El vendaval catalán amenaza con llevarse por delante los palos del sombrajo de una estabilidad en deterioro acelerado sin que nadie parezca darse por aludido. Perdieron todas las representaciones políticas del constitucionalismo, empujado a la frustración de una derrota sin ambages porque en política -como en la vida- los premios de consolación son más escarnio que alivio.
La victoria impracticable de Cs en Cataluña puede entrañar la potencialidad de su crecimiento a costa del PP en el resto del país. No hay encuestas que permitan confirmar que el derrumbe popular en Cataluña anticipe un trasvase en aluvión del centroderecha electoral al partido de Albert Rivera. Pero a tenor de la vehemencia con que, en las sobremesas, los mismos tertulianos que antes celebraban a Rajoy se burlan ahora de la parsimonia del presidente, cualquiera diría que el sorpasso está a la vuelta de la esquina.
En Cataluña será muy difícil formar gobierno e imposible gobernar, la fractura civil se agravará y sus consecuencias sobre la vida política nacional no parecen nada halagüeñas. No se entiende entonces que Cs apueste por hacer de mantenedor del Gobierno en lugar de investirse en adalid de un nuevo tiempo que pasará sí o sí por el adelanto de las elecciones generales.
El PSOE debería desterrar de una vez la tentación de la equidistancia con el nacionalismo, que tan malos resultados le ha dado.

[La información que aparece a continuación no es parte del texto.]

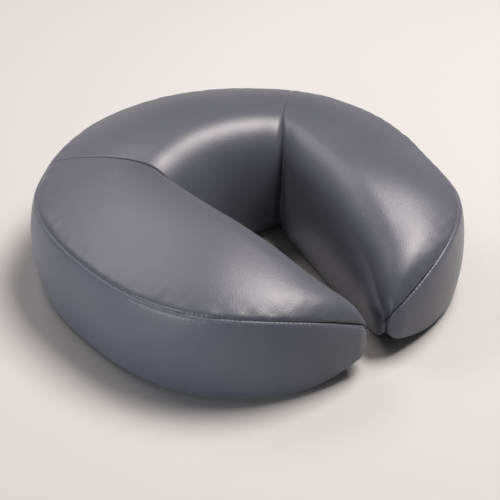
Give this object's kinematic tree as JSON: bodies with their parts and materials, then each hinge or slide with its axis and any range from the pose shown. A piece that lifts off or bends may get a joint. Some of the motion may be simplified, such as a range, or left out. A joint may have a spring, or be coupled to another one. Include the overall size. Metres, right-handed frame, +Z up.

Si ya existían dudas sobre la eficacia de esta estrategia, el hecho probado de que Cs también ha crecido a su costa demuestra que esa es una vía muerta. Pedro Sánchez podría sacar ventaja de la posición más comprometida con el statu quo de Cs y tratar de presionarle para forzar un adelanto electoral que permita a cada partido poner sobre la mesa su menú para Cataluña y España. Además, la flagrante debilidad de Podemos, por su aproximación al soberanismo, le da un margen nada despreciable.
Los de Pablo Iglesias se han dado de bruce s en Cataluña porque los votantes, y más aún en conflagraciones tan polarizadas, siempre prefieren el original a la copia. Fieles a su absurdo complejo de superioridad, en lugar de hacer autocrítica tratan de convertir el 21-D en un plebiscito sobre la Monarquía. Esto de intentar presentar como propias las victorias ajenas y de endosarle a Felipe VI la factura de su fracaso parece un poco ingenuo, aunque quizá desconocemos la capacidad movilizadora de la autosugestión.
El mensaje real de Juan Carlos Monedero, largo y modorro, parece más una pataleta sin gracia que un hallazgo típico de quien está acostumbrado a confundir a sus aplaudidores universitarios con el conjunto de la sociedad.
Todos los partidos han respondido con ensimismamiento y conservadurismo inexplicables a unos comicios que deberían haber surtido el efecto de un electroshock.